Üniversiteleri farklılaştırma dönemi
Erol Özvar, YÖK’ün yeni planlarıyla ilgili şunları söyledi: “208 üniversiteyi birbirinden farklılaştırma gayesi içindeyiz. Farklılaşmaktan kasıt da hem kendi içinde hem uluslararası alanda rekabet gücünü artırmak istiyoruz. Rekabetin farklılaşmayla birlikte geleceğini ve kalitede daha da iyileşmenin olacağını öngörüyoruz. Üniversiteleri 3 kategori çerçevesinde farklılaştıracağız. Bunlar; ilk grupta A1-A2-A3 (dünya çapındaki başarı sıralarına göre bir gruplandırma) seviyelerindeki araştırma üniversiteleri (20+3 yani 20 devlet 3 vakıf üniversitesi); ikinci grupta bölgesel kalkınma misyonu verdiğimiz üniversiteler (bal, fındık, tuz, tekstil gibi her türlü üründe öne çıkan bölge ve potansiyel taşıyan üniversiteler belirlendi); üçüncü grupta da Türkiye’nin öncelikli alanlarında (11. Kalkınma Planı’nda yer alan yapay zekâ, gıda güvenliği, bilişim, siber güvenlik gibi alanlar) yetkinlik sahibi üniversiteler var. Araştırma üniversitelerinin ilk kez mevzuatta karşılığı var.
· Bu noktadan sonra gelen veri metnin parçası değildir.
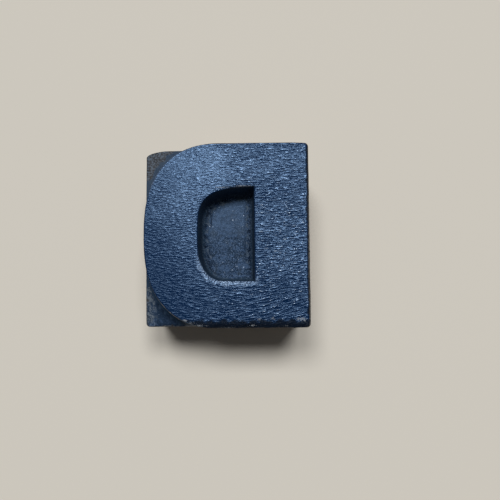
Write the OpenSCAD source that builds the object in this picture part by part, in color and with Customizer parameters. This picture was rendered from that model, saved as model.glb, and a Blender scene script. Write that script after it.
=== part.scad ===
// Printing block: one large wooden letter for a hand press, seen from its printing face.
// It is cut in one piece from a planed blank of end-grain hardwood. A pantograph router
// lowers the wood round the letter and inside it, and a rounded cove runs at the foot of
// every sloping wall. The letter stands mirrored, so that it prints the right way round.
// Dried printing ink lies as thin separate skins on the face, in the counter, which is
// the hollow inside the letter, and on one shoulder, the lowered corner beside the bowl.
// X runs across the letter with its stem at +X, Y up the letter and Z from the foot to
// the face. The origin is the centre of the foot. All sizes are millimetres.

/* [Block] */
// Width of the block, across the letter
block_w = 30.7; // [28:0.1:40]
// Body size, along the height of the letter: eight picas
block_h = 33.74; // [31:0.01:42]
// Height from the foot to the inked face
type_high = 23.32; // [18:0.01:30]
// Depth of the routed wood below the face
cut_depth = 5.5; // [3:0.1:8]

/* [Letter] */
// Width of the straight stem, from the block's side to the counter
stem_w = 10; // [6:0.1:12]
// Width of the bowl's stroke at its widest
bowl_w = 9.8; // [6:0.1:12]
// Height of the upper stroke
upper_stroke = 8.1; // [5:0.05:10]
// Height of the lower stroke
lower_stroke = 8.45; // [5:0.05:10]
// Wood left between the bowl and the side of the block
bearing_w = 0.6; // [0.1:0.05:2]
// Distance from the block's middle to where the bowl's curve begins
bowl_start = 0; // [-3:0.1:4]
// Exponent of the bowl's outer curve, where 2 is an ellipse and more is squarer
bowl_exponent = 2.5; // [2:0.1:4]

/* [Counter] */
// How far the upper curve's centre lies beyond the stem's wall
arch_reach = 5.5; // [0:0.1:8]
// Exponent of the counter's upper curve
arch_exponent = 4.3; // [2:0.1:6]
// How far the lower curve's centre lies inside the stem's wall
heel_reach = 5; // [2:0.1:7]
// Exponent of the counter's lower curve
heel_exponent = 2.5; // [1.8:0.1:4]
// How far the counter's widest place lies below the middle of the block
waist_drop = 0.9; // [-2:0.1:3]

/* [Router cut] */
// Slope of the cut walls, from upright
draft = 4; // [2:1:12]
// Radius of the rounded cove at the foot of the cut walls
cove_r = 1.25; // [0.3:0.05:1.6]

/* [Wear] */
// Rounding of the upper left corner of the block
worn_corner_r = 2.2; // [0.5:0.1:3]
// Rounding of the other upright edges
upright_r = 0.9; // [0.1:0.1:1.5]
// Rounding of the face's lower edge, worn by handling
lower_edge_r = 1.2; // [0.3:0.1:2]
// Rounding of the face's stem edge
stem_edge_r = 0.7; // [0.2:0.1:1.5]
// Rounding of the face's upper edge
upper_edge_r = 0.25; // [0.1:0.05:1]
// Rounding of the edges round the foot
foot_edge_r = 0.3; // [0.1:0.05:1]

/* [Ink] */
// Thickness of the dried ink on the face
face_ink_t = 0.12; // [0.05:0.01:0.3]
// Thickness of the dried ink in the counter and on the shoulder
floor_ink_t = 0.1; // [0.05:0.01:0.3]
// Bare rim between an ink skin and the edge beside it
bare_rim = 0.12; // [0.05:0.01:0.5]
// How far the shoulder's ink reaches up from the lower side of the block
shoulder_ink_h = 6.2; // [3:0.1:10]

/* [Hidden] */
$fn = 48;
curve_steps = 22;
cove_steps = 6;
// How far cutting tools and overlapping blanks run past the wood
past = 2;

east = block_w / 2;
west = -block_w / 2;
north = block_h / 2;
south = -block_h / 2;

face_z = type_high - face_ink_t;
floor_z = face_z - cut_depth;

// The letter's own sides, measured at the face
stem_wall = east - stem_w;
bowl_west = west + bearing_w;
counter_west = bowl_west + bowl_w;
counter_north = north - upper_stroke;
counter_south = south + lower_stroke;

// The cove begins where its circle leaves the sloping wall
cove_start = cut_depth - cove_r * (1 - sin(draft));
foot_run = cove_start * tan(draft) + cove_r * cos(draft);

// Depths and sideways runs of the wall, from the face down to the flat of the cut
wall_profile = concat(
    [[0, 0]],
    [for (i = [0 : cove_steps])
        let (a = draft + (90 - draft) * i / cove_steps)
        [cut_depth - cove_r * (1 - sin(a)), foot_run - cove_r * cos(a)]]
);

// A quarter of a superellipse, from the height x_from round to its westmost point.
// side is 1 for an upper quarter and -1 for a lower one.
function quarter(centre, rx, ry, exponent, x_from, side) =
    let (start = asin(min(1, pow(max(0, centre.x - x_from) / rx, exponent / 2))))
    [for (i = [0 : curve_steps])
        let (a = start + (90 - start) * i / curve_steps)
        [centre.x - rx * pow(sin(a), 2 / exponent),
         centre.y + side * ry * pow(max(0, cos(a)), 2 / exponent)]];

function reversed(list) = [for (i = [len(list) - 1 : -1 : 0]) list[i]];

function without_last(list) = [for (i = [0 : len(list) - 2]) list[i]];

// Outline of the letter, anticlockwise, grown by run on every side.
// Its straight sides pass the block's sides, which trim them.
function letter_outline(run) =
    let (
        reach = bowl_start - bowl_west + run,
        rise = north + run,
        upper = quarter([bowl_start, 0], reach, rise, bowl_exponent, bowl_start, 1),
        lower = quarter([bowl_start, 0], reach, rise, bowl_exponent, bowl_start, -1)
    )
    concat([[east + past, -rise], [east + past, rise]], without_last(upper), reversed(lower));

// Outline of the counter, anticlockwise, drawn in by run on every side.
function counter_outline(run) =
    let (
        wall = stem_wall - run,
        middle = -waist_drop,
        arch = [stem_wall + arch_reach, middle],
        heel = [stem_wall - heel_reach, middle],
        upper = quarter(arch, arch.x - counter_west - run, counter_north - middle - run,
                        arch_exponent, wall, 1),
        lower = quarter(heel, heel.x - counter_west - run, middle - counter_south - run,
                        heel_exponent, heel.x, -1)
    )
    concat([[wall, counter_south + run]], without_last(upper), reversed(lower));

// A closed skin through rings of equal length, the lowest ring first.
module loft(rings) {
    n = len(rings[0]);
    last = len(rings) - 1;
    points = [for (ring = rings) each ring];
    sides = [for (k = [0 : last - 1], i = [0 : n - 1])
        let (j = (i + 1) % n)
        each [[k * n + i, k * n + n + i, k * n + n + j], [k * n + i, k * n + n + j, k * n + j]]];
    foot = [[for (i = [0 : n - 1]) i]];
    head = [[for (i = [n - 1 : -1 : 0]) last * n + i]];
    polyhedron(points = points, faces = concat(foot, sides, head), convexity = 6);
}

function lifted(outline, z) = [for (p = outline) [p.x, p.y, z]];

// Waste of a rounded corner at the point at, whose two sides run inwards along dir.
module corner_waste(at, dir, r) {
    translate(at)
        difference() {
            translate([dir.x > 0 ? -past : -r, dir.y > 0 ? -past : -r])
                square(r + past);
            translate(dir * r)
                circle(r);
        }
}

// Rectangle with a rounding of its own at each corner, from the lower left anticlockwise.
module eased_rect(low, high, radii) {
    difference() {
        translate(low)
            square(high - low);
        corner_waste(low, [1, 1], radii[0]);
        corner_waste([high.x, low.y], [-1, 1], radii[1]);
        corner_waste(high, [-1, -1], radii[2]);
        corner_waste([low.x, high.y], [1, -1], radii[3]);
    }
}

// Plan of the blank, drawn in by inset on every side, with its worn upper left corner.
module block_plan(inset = 0) {
    low = [west + inset, south + inset];
    high = [east - inset, north - inset];
    eased_rect(low, high, [upright_r, upright_r, upright_r, worn_corner_r]);
}

// Planed blank: its plan, its side view and its front view cut through one another.
module blank() {
    intersection() {
        linear_extrude(face_z)
            block_plan();
        rotate([90, 0, 90])
            linear_extrude(block_w + past, center = true)
                eased_rect([south, 0], [north, face_z],
                           [foot_edge_r, foot_edge_r, upper_edge_r, lower_edge_r]);
        rotate([90, 0, 0])
            linear_extrude(block_h + past, center = true)
                eased_rect([west, 0], [east, face_z],
                           [foot_edge_r, foot_edge_r, stem_edge_r, foot_edge_r]);
    }
}

// The letter as the router leaves it, widening from the face down to its foot.
module letter_pillar() {
    loft(concat(
        [lifted(letter_outline(foot_run), floor_z - past)],
        [for (p = reversed(wall_profile)) lifted(letter_outline(p[1]), face_z - p[0])]
    ));
}

// The hollow inside the letter, narrowing from the face down to its flat floor.
module counter_cut() {
    loft(concat(
        [for (p = reversed(wall_profile)) lifted(counter_outline(p[1]), face_z - p[0])],
        [lifted(counter_outline(0), face_z + past)]
    ));
}

module wood_block() {
    color([0.24, 0.20, 0.17])
        difference() {
            intersection() {
                blank();
                union() {
                    translate([west - past, south - past, -past])
                        cube([block_w + 2 * past, block_h + 2 * past, floor_z + past]);
                    letter_pillar();
                }
            }
            counter_cut();
        }
}

// Dried ink on the flat of the face, kept back from the worn edges.
module face_ink() {
    color([0.20, 0.29, 0.42])
        translate([0, 0, face_z])
            linear_extrude(face_ink_t)
                difference() {
                    intersection() {
                        polygon(letter_outline(-bare_rim));
                        translate([west, south + lower_edge_r + bare_rim])
                            square([block_w - stem_edge_r - bare_rim,
                                    block_h - lower_edge_r - upper_edge_r - 2 * bare_rim]);
                    }
                    polygon(counter_outline(-bare_rim));
                }
}

// Dried ink on the flat floor of the counter.
module counter_ink() {
    color([0.21, 0.28, 0.37])
        translate([0, 0, floor_z])
            linear_extrude(floor_ink_t)
                polygon(counter_outline(foot_run + bare_rim));
}

// Dried ink on the lower shoulder, in the corner outside the bowl.
module shoulder_ink() {
    color([0.23, 0.27, 0.33])
        translate([0, 0, floor_z])
            linear_extrude(floor_ink_t)
                difference() {
                    intersection() {
                        block_plan(bare_rim);
                        translate([west, south])
                            square([bowl_start - west, shoulder_ink_h]);
                    }
                    polygon(letter_outline(foot_run + bare_rim));
                }
}

wood_block();
face_ink();
counter_ink();
shoulder_ink();
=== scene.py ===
"""Looks of a printing block: one large wooden letter for a hand press.

The block is one piece of end-grain hardwood. A router has lowered the wood round the mirrored
letter and inside it, and dried ink lies on the face, in the counter and on a shoulder. Plan
sizes and heights are millimetres while a shape is worked out, and every mesh is in metres.
"""

from __future__ import annotations

import logging
import math
from dataclasses import dataclass, field
from enum import Enum
from typing import Any, Callable, Iterable, Sequence

import bmesh
import bpy
import numpy as np
from mathutils import Euler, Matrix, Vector
from mathutils.geometry import delaunay_2d_cdt


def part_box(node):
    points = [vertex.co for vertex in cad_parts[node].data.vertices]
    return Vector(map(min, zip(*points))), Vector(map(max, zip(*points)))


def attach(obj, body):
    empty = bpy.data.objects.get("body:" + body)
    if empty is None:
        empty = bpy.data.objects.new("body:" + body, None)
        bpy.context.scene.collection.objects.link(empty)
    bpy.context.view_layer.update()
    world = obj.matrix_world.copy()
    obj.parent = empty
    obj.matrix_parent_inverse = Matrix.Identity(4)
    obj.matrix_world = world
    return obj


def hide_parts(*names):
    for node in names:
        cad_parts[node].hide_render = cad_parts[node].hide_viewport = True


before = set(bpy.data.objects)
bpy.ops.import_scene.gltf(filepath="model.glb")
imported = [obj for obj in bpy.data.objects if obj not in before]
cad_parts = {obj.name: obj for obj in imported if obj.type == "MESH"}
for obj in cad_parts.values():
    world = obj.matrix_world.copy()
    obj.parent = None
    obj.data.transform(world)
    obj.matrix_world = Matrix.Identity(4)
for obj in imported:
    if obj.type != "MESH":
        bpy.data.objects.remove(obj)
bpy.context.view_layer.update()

log = logging.getLogger("printing_block")

MM = 0.001
BODY = "root"

# Distance, in millimetres, over which a slope is measured
SLOPE_STEP = 0.004
# Points closer than this, in metres, are one point
WELD_GAP = 2e-7
# Points drawn along a quarter of a curve
CURVE_POINTS = 241
# Keeps a length that is divided by away from nothing
TINY = 1e-6
# Inputs of the tree of wrinkles for the thin, pitted ink on the floors
PITTED = {"Height": 0.06, "Pitch": 0.18, "Length": 0.24, "Bend": 0.0, "Swell": 0.05}

Points = np.ndarray
Colour = tuple[float, float, float, float]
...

Hukuki alt yapısını sağladık. Bunlara, hazineden ciddi kaynak ayrılıyor. Akademik üretkenliklerine bağlı olarak sadece araştırma üniversitelerine devredilmek üzere hazineden fon ayırmış durumdayız. Aynı şeyi bölgesel kalkınma misyonu taşıyan üniversitelere de veriyoruz.”
KPSS’DE ÖN İNCELEME SAVCILIĞA SUNULDU
Soru sızdırıldığı iddiasıyla iptal edilen Kamu Personel Seçme Sınavı’nın (KPSS) incelenmesiyle ilgili Erol Özvar, şu bilgileri verdi: “Ön inceleme sonucumuzu savcılığa verdik. Sınavın kendisinden ziyade, idari süreçler açısından sıkıntılar olduğu şeklinde tespitimiz var. Arka planını öğrenebilecek idari ve hukuki yetkimiz yok.”